Amateur fighters Gor Mnatsakanyan, Rudy Morales and Alex Ruiz offer a backstage look at the unique combat principles and training being taught at Filipino MMA.


Alex Ruiz walks towards the ring for his 155-pound title fight against Christian Palencia at the Tuff-N-Uff show on April 24, 2009 at the Orleans. Launch slideshow »

Humble is one word that follows Alex Odis Ruiz in and out of the ring.

The 25-year-old mixed martial artist is sponsored by “Humble Me Clothing,” and to his friends, sponsors, and coaches, the brand fits Ruiz to a “T.”

“Alex is a very humble fighter, not a cocky fighter, he’s not a meathead,” said Bill Garness, owner of the gym Filipino MMA and one of Ruiz’s coaches. “He’s polite and mild-headed.”

Those traits may have been partly responsible for Ruiz’s recent success. The 155-pounder (6-2-0) has won three bouts in a row, including a unanimous decision victory over Christian Palencia at the April 24 Tuff-N-Uff show that secured Ruiz the welterweight crown.

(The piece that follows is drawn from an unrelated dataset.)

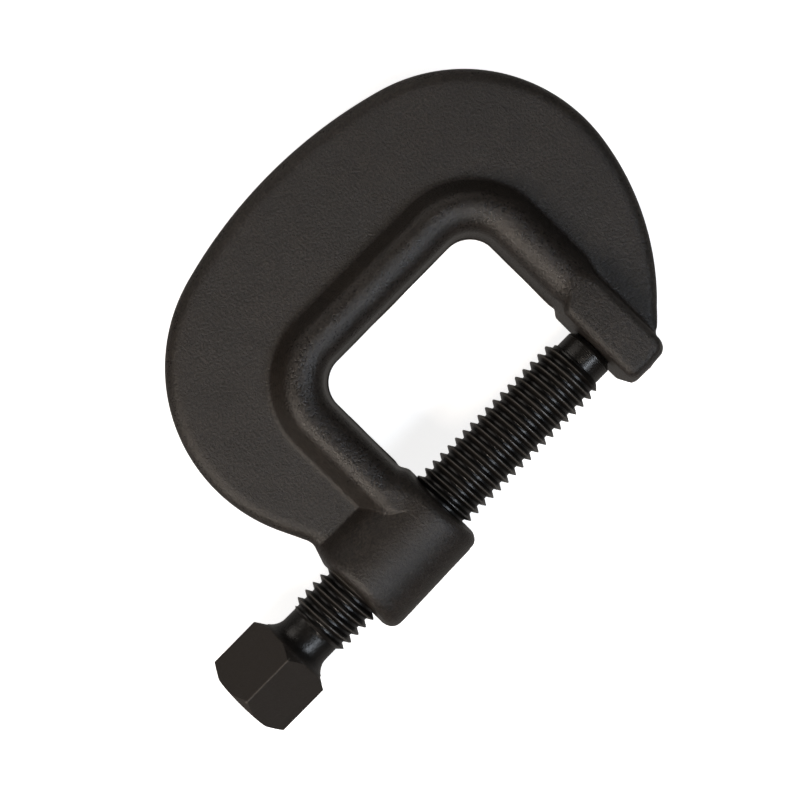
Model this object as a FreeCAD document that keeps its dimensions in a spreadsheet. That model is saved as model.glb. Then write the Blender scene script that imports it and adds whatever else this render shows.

But the belt represents more than just another win for his record, rather a promise he made to his family — especially a dedication of excellence he swore to his grandmother, who passed away four months ago.

Ruiz — who began training Kung Fu as a 7-year-old in his native Madrid — transitioned his way into boxing as a teenager after shadowing his dad’s interest in the sport. But it wasn’t until Ruiz moved to Las Vegas in 1999 that he began his journey into MMA.

Training at Filipino MMA for almost a year now, Ruiz has aimed to perfect his game by practicing Filipino style combat, which consists Arnis and Kali fighting (stick and knife fighting). This technique, which mimics fatal moves, helps fighters increase hand speed and strengthen wrist control — which they can then apply inside the ring or cage.

While Ruiz could train at any of Las Vegas' top-notched MMA gyms, he’s decided to stay at Filipino MMA because of the strong support from his coaches, Garness and Erick Cruz.

“They know what I want and why I fight. Therefore, I see them not just as my coaches, but as my mentors and as a part of my family,” Ruiz said.

Ruiz’s coaches and sponsors are equally loyal.

“When I first started sponsoring Alex, he was (0-0) and to see where he’s at now is incredible…I’d continue to sponsor Alex no matter what road he goes down,” said Chris Irwin, a sponsor from the Gun Store Range.

Ruiz, who has fought every month since July 2008, says the sport has truly become a lifestyle for him. That’s evident in his constant weight loss, which can be as significant as 25 pounds at a time.

“My training consists of a lot of cardio, endurance, and power. A lot of footwork and to be able to dominate my opponent in every way, ground or standup, to push him to the limits,” Ruiz said.

Mentally, Ruiz says he’s developed a professional mindset from his specialized training and he’s positive that some day soon, perhaps even this summer, he will make his pro debut.

“I see myself fighting as a professional fighter and to make it to the top, get that title belt and get on the road, keep on going, he said.”

No matter where Ruiz’ MMA path takes him, he's certain his family will remain at the center of his focus because he ultimately wants to not only make them proud, but provide financially for them.

With a Spanish mother and Brazilian father, Ruiz embraces his multi-cultural heritage. Over his lifespan, he has learned six different languages; Spanish, Portuguese, Arabic, Italian, French, and English.

“I look at it like a gift, so I always keep the traditions going … even though here, we don’t do it as much as we would in our country, but keeping together with the family is what matters.”

Ruiz lives by those traits and although he describes himself as a respectful man in everyday life, he warns that once in the ring he morphs into a whole new person.

“They should be prepared for power, ground and stand-up. I work for everything, I put everything even. I aim to destroy any weaknesses, so they can’t find them.”

Kringen is is a UNLV undergraduate in the Hank Greenspun School of Journalism and Media Studies.